Even with a full morning off and strict instructions to myself to spend it tapping into the live feed from my heart to the keyboard, all I seem to be dredging up are flecks of rust. This time last year, I was working on a book I haven’t had time to touch since, and the comparison presses in more heavily than all the murky skies this week combined. I wince when I think of this dearly neglected little blog and the stories I would love to tell. Despite my neuroses over the word, I have to give time and importance to the writer in me or else… well, the previous two paragraphs give a pretty good idea of what happens.

And while I can keep my laptop closed and ignore away the blank-page aching, I can’t forget that I am still mother, wife, and friend. No space on the margins equals me treating loved ones like half-slots in my calendar, rushing through each thin patch of minutes because I can’t afford any other pace, and honestly, it leeches the color from all of our lives. This is the shadow-world of stress and overcommitment and lost perspective, of self-smothering and fog that stretches much, much farther than the eye can see.

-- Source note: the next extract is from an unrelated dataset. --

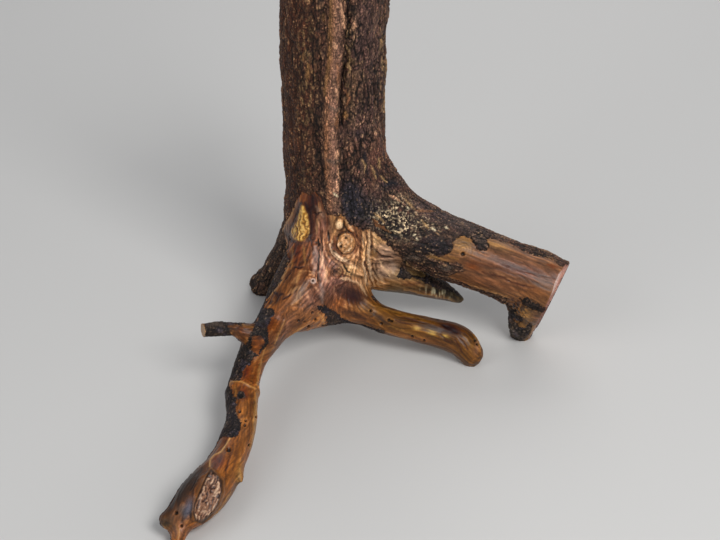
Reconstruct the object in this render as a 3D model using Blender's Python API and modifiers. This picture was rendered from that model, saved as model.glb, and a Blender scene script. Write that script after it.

If I had to pick my ideal life right now, it wouldn’t look so very different than the view from this comfy pomegranate sofa that coaches (couches? heh) most of my blog entries into existence. I would still choose this house with its tall windows and delicious ski lodge vibes. I would still choose this city-town with the tree-lined parks and chatty friends within walking distance. I would still choose these two exuberant little girls and this dream-chasing husband. Really, the only thing worth changing would be myself… from a harried shadow wraith to a human [learning] [creating] [enjoying] [loving] being.

I just have trouble believing that cutting back a bit on working hours is sufficient to blaze away this gloom.